I also miss my grandmother. She had worked twelve years in a flour factory moving heavy sacks around and when she finally retired, she cleaned our house, she cooked good food. She was quiet and stern. She was the reliable background, not much of a different career than that. I miss some of my teachers too, and colleagues from the museums and architectural companies I have worked for. They were exquisite professionals who did their jobs well. And as The Beatles say, some are dead and some are living, in my life I’ve loved them all.

Is it then only love that remains? Do you, my dear fellow woman, know the power of your heart?

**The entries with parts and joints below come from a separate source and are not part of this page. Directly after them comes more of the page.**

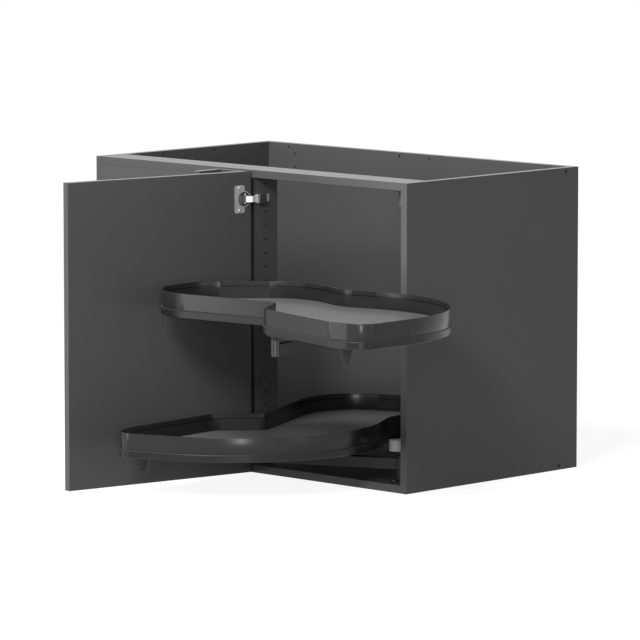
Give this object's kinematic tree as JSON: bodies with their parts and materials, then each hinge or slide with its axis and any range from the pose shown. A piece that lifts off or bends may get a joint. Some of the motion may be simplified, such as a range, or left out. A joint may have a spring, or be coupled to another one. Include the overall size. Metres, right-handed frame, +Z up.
{
  "type": "corner carousel cabinet",
  "caption": "Blind corner base cabinet with an open front door and two kidney-shaped railed trays that swing out on arms from a slim column.",
  "frame": {"origin": "centre of the cabinet's underside, on the floor", "axes": "+Z up, -Y out of the cabinet's front, +X to the right seen from the front"},
  "size_m": [1.3328, 1.0762, 0.7],
  "materials": {
    "melamine": "matt melamine-faced board",
    "tray_melamine": "satin melamine-faced board",
    "rail_lacquer": "glossy anthracite",
    "arm_steel": "satin grey",
    "column_steel": "satin grey",
    "bright_steel": "satin",
    "nickel": "nickel plated",
    "dark_plastic": "fine grain",
    "light_plastic": "smooth"
  },
  "bodies": {
    "cabinet": {"side_left": "melamine", "side_right": "melamine", "connectors_left": "dark_plastic", "connectors_right": "dark_plastic", "bottom_panel": "melamine", "back_panel": "melamine", "top_rail": "melamine", "blind_panel": "melamine", "hinge_post": "melamine", "filler_front": "melamine", "filler_return": "melamine", "hinge_plate_top": "nickel", "hinge_plate_bottom": "nickel", "hinge_plate_screws_top": "nickel", "hinge_plate_screws_bottom": "nickel", "hinge_arm_top": "nickel", "hinge_arm_bottom": "nickel", "column_tube": "column_steel", "column_foot": "column_steel", "column_head": "column_steel", "column_screws": "column_steel", "upper_collars": "dark_plastic", "lower_collars": "dark_plastic", "upper_stop_block": "light_plastic", "lower_stop_block": "light_plastic"},
    "door": {"door_panel": "melamine", "hinge_cup_top": "nickel", "hinge_cup_bottom": "nickel", "hinge_pin_top": "nickel", "hinge_pin_bottom": "nickel", "hinge_cup_screws_top": "nickel", "hinge_cup_screws_bottom": "nickel"},
    "upper_arm": {"upper_arm_beam": "arm_steel", "upper_hub_bush": "bright_steel", "upper_arm_tip": "bright_steel"},
    "upper_tray": {"upper_tray_pin": "bright_steel", "upper_pivot_plate": "arm_steel", "upper_plate_screws": "bright_steel", "upper_tray_board": "tray_melamine", "upper_rail_seat": "dark_plastic", "upper_rim_rail": "rail_lacquer", "upper_knob": "dark_plastic"},
    "lower_arm": {"lower_arm_beam": "arm_steel", "lower_hub_bush": "bright_steel", "lower_arm_tip": "bright_steel"},
    "lower_tray": {"lower_tray_pin": "bright_steel", "lower_pivot_plate": "arm_steel", "lower_plate_screws": "bright_steel", "lower_tray_board": "tray_melamine", "lower_rail_seat": "dark_plastic", "lower_rim_rail": "rail_lacquer", "lower_knob": "dark_plastic"}
  },
  "joints": [
    {"name": "door_swing", "type": "hinge", "parent": "cabinet", "child": "door", "pos_m": [0.0047, -0.3018, 0.35], "axis": [0, 0, -1], "range_deg": [0, 8]},
    {"name": "upper_arm_swing", "type": "hinge", "parent": "cabinet", "child": "upper_arm", "pos_m": [0.45, -0.241, 0.3665], "axis": [0, 0, 1], "range_deg": [-15, 0]},
    {"name": "upper_tray_turn", "type": "hinge", "parent": "upper_arm", "child": "upper_tray", "pos_m": [0.5038, -0.71325, 0.38], "axis": [0, 0, 1], "range_deg": [-17, 0.5]},
    {"name": "lower_arm_swing", "type": "hinge", "parent": "cabinet", "child": "lower_arm", "pos_m": [0.45, -0.241, 0.0603], "axis": [0, 0, 1], "range_deg": [0, 20]},
    {"name": "lower_tray_turn", "type": "hinge", "parent": "lower_arm", "child": "lower_tray", "pos_m": [0.02079, -0.44517, 0.074], "axis": [0, 0, 1], "range_deg": [-15.5, 0.5]}
  ],
  "couplings": [
    {"joint": "upper_tray_turn", "follows": "upper_arm_swing", "ratio": 1.1},
    {"joint": "lower_tray_turn", "follows": "lower_arm_swing", "ratio": -0.75}
  ]
}
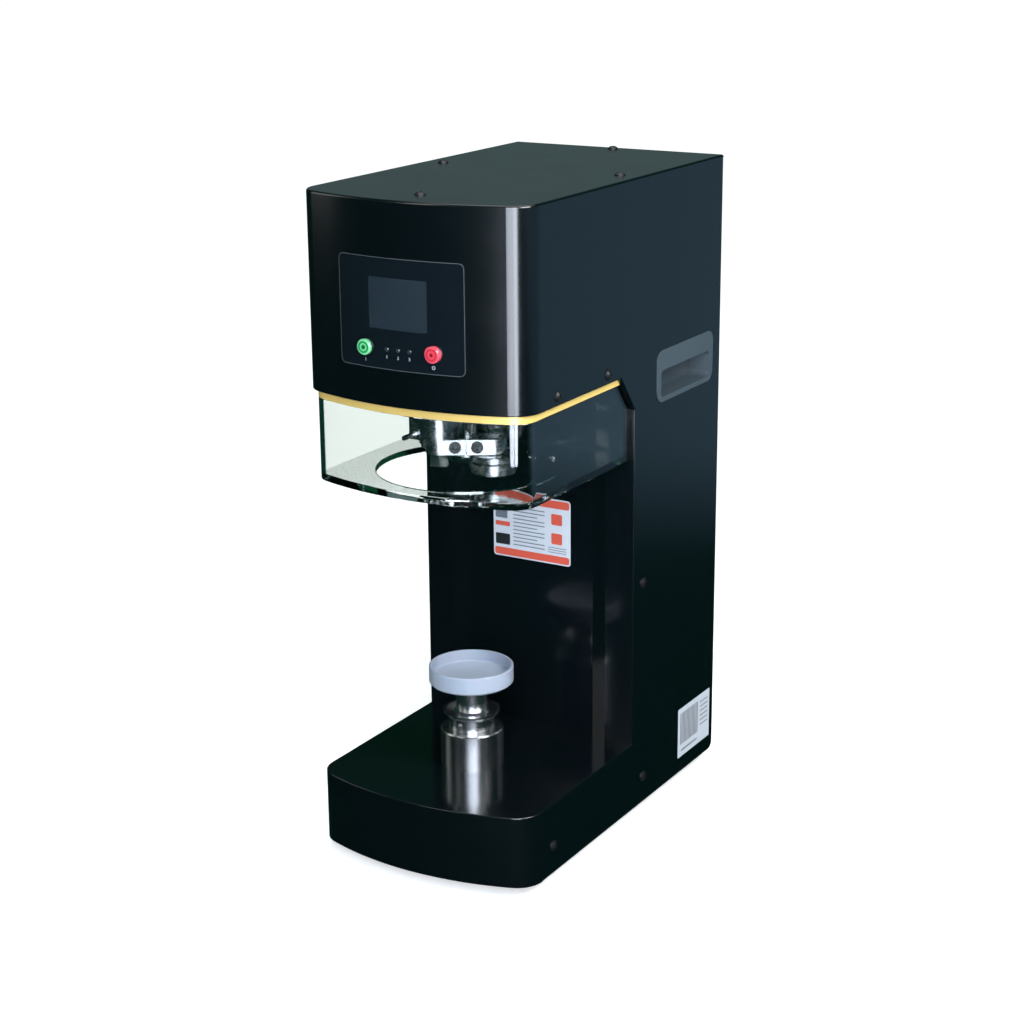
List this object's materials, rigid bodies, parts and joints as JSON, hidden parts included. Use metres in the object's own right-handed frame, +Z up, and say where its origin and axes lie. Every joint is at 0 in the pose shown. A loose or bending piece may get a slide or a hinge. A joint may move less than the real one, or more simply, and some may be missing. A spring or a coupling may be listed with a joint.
{
  "type": "can seamer",
  "caption": "Bench can seamer: bowed black head over a can lift, clear guard ring, spinning turret with clamp arms and grooved rollers, control panel and grip pockets.",
  "frame": {"origin": "middle of the footprint, on the bench under the feet", "axes": "+Z up, -Y towards the operator, +X to the operator's right"},
  "size_m": [0.2552, 0.4374, 0.6826],
  "materials": {
    "housing_black": "satin black paint, faint blue cast",
    "frame_steel": "grey primer",
    "foot_rubber": "matt",
    "black_plastic": "fine moulded grain",
    "gold_anodised": "gold anodised, brushed along its length",
    "clear_acrylic": "clear, polished edges",
    "screw_black": "black oxide",
    "panel_overlay": "gloss black membrane with a pale hairline border",
    "lamp_green": "clear lens",
    "board_green": "solder mask",
    "cast_metal": "bead blasted",
    "bright_steel": "ground bright",
    "tool_steel": "turned and ground, fine tool marks",
    "turned_steel": "fine turned rings",
    "screw_steel": "dark zinc",
    "pulley_aluminium": "machined",
    "motor_paint": "black paint",
    "belt_rubber": "matt",
    "cup_plastic": "milky white, satin",
    "green_plastic": "gloss",
    "red_plastic": "gloss",
    "rocker_red": "gloss"
  },
  "bodies": {
    "root": {"side_panel_left": "housing_black", "side_panel_right": "housing_black", "head_front": "housing_black", "base_front": "housing_black", "top_cover": "housing_black", "rear_panel": "housing_black", "deck_plate": "housing_black", "column_cover": "housing_black", "head_underside": "housing_black", "bottom_plate": "frame_steel", "feet": "foot_rubber", "handle_left": "black_plastic", "handle_right": "black_plastic", "gold_trim": "gold_anodised", "guard_wall": "clear_acrylic", "guard_floor": "clear_acrylic", "cover_screws": "screw_black", "control_panel": "panel_overlay", "indicator_lamps": "lamp_green", "control_board": "board_green", "power_inlet": "black_plastic", "frame_plates": "frame_steel", "head_plate": "frame_steel", "shaft_bridge": "cast_metal", "spindle_housing": "cast_metal", "spindle_bearings": "bright_steel", "centre_shaft": "bright_steel", "chuck": "tool_steel", "main_motor": "motor_paint", "drive_belts": "belt_rubber", "cam_actuator": "motor_paint", "can_barrel": "turned_steel", "lift_motor": "motor_paint"},
    "turret": {"turret": "turned_steel", "stop_screws": "bright_steel", "turret_pulley": "pulley_aluminium"},
    "first_arm": {"first_arm": "tool_steel", "first_pivot_bolt": "bright_steel", "first_cam_lever": "tool_steel", "first_clamp_screws": "screw_steel", "first_roller_pin": "bright_steel"},
    "first_roller": {"first_roller": "tool_steel"},
    "second_arm": {"second_arm": "tool_steel", "second_pivot_bolt": "bright_steel", "second_cam_lever": "tool_steel", "second_clamp_screws": "screw_steel", "second_roller_pin": "bright_steel"},
    "second_roller": {"second_roller": "tool_steel"},
    "cam": {"cam_sleeve": "tool_steel", "cam_yoke": "pulley_aluminium", "actuator_rod": "bright_steel"},
    "lift": {"lift_piston": "turned_steel", "can_post": "turned_steel", "can_cup": "cup_plastic"},
    "lift_screw": {"lift_screw": "bright_steel"},
    "motor_rotor": {"motor_pulley": "pulley_aluminium"},
    "lift_motor_rotor": {"lift_motor_pulley": "pulley_aluminium"},
    "start_button": {"start_button": "green_plastic"},
    "stop_button": {"stop_button": "red_plastic"},
    "power_rocker": {"power_rocker": "rocker_red"}
  },
  "joints": [
    {"name": "turret_spin", "type": "hinge", "parent": "root", "child": "turret", "pos_m": [0, -0.097, 0.477], "axis": [0, 0, 1], "continuous": true},
    {"name": "motor_spin", "type": "hinge", "parent": "root", "child": "motor_rotor", "pos_m": [0, 0.085, 0.57], "axis": [0, 0, 1], "continuous": true},
    {"name": "cam_slide", "type": "slide", "parent": "root", "child": "cam", "axis": [0, 0, 1], "range_m": [-0.006, 0.006]},
    {"name": "first_arm_swing", "type": "hinge", "parent": "turret", "child": "first_arm", "pos_m": [0.0023, -0.152, 0.438], "axis": [0, 0, 1], "range_deg": [-8, 8]},
    {"name": "second_arm_swing", "type": "hinge", "parent": "turret", "child": "second_arm", "pos_m": [-0.0023, -0.042, 0.438], "axis": [0, 0, 1], "range_deg": [-8, 8]},
    {"name": "first_roller_spin", "type": "hinge", "parent": "first_arm", "child": "first_roller", "pos_m": [0.0471, -0.1254, 0.42], "axis": [0, 0, 1], "continuous": true},
    {"name": "second_roller_spin", "type": "hinge", "parent": "second_arm", "child": "second_roller", "pos_m": [-0.0471, -0.0686, 0.42], "axis": [0, 0, 1], "continuous": true},
    {"name": "lift_slide", "type": "slide", "parent": "root", "child": "lift", "axis": [0, 0, 1], "range_m": [0, 0.045]},
    {"name": "lift_screw_spin", "type": "hinge", "parent": "root", "child": "lift_screw", "pos_m": [0, -0.097, 0.06], "axis": [0, 0, 1], "range_deg": [0, 1014]},
    {"name": "lift_motor_spin", "type": "hinge", "parent": "root", "child": "lift_motor_rotor", "pos_m": [0, 0.075, 0.04], "axis": [0, 0, 1], "range_deg": [0, 1014]},
    {"name": "start_push", "type": "slide", "parent": "root", "child": "start_button", "axis": [0, 1, 0], "range_m": [0, 0.0025], "stiffness_N_per_m": 700},
    {"name": "stop_push", "type": "slide", "parent": "root", "child": "stop_button", "axis": [0, 1, 0], "range_m": [0, 0.0025], "stiffness_N_per_m": 700},
    {"name": "power_rock", "type": "hinge", "parent": "root", "child": "power_rocker", "pos_m": [-0.055, 0.2115, 0.087], "axis": [1, 0, 0], "range_deg": [0, 18]}
  ],
  "couplings": [
    {"joint": "motor_spin", "follows": "turret_spin", "ratio": 2},
    {"joint": "first_arm_swing", "follows": "cam_slide", "rad_per_m": 23.2},
    {"joint": "second_arm_swing", "follows": "cam_slide", "rad_per_m": -23.2},
    {"joint": "lift_screw_spin", "follows": "lift_slide", "rad_per_m": 392.7},
    {"joint": "lift_motor_spin", "follows": "lift_slide", "rad_per_m": 392.7}
  ]
}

If there is pure love in your work, you are blessed. If you can wrap your family in love and give them hope and courage, you are blessed. If you can do everything, then you are blessed. And if you cannot decide on more than today’s effort, you are still blessed. A woman’s job may very well be that undefined matter of the heart, which takes shape according to the circumstances. Sometimes, we need to use the brain to get things straight – but please, please don’t dwell in the analytics. It’s hard when they tell you differently, when both men and women try to convince you that you’re a man. It’s hard when you’re a good planner. It’s very hard to detach but it’s worth it. Peace is not found in charts and problem solving, but in songs and in the – sometimes annoyingly perfect – geometry of the circle. The wheels of the bus go round and round, round and round, round and round… all through the town…

Woman, you can bring misery or you can bring joy. What would you like to be remembered for? Do you care to be remembered?

I am too scattered. Can I love so much?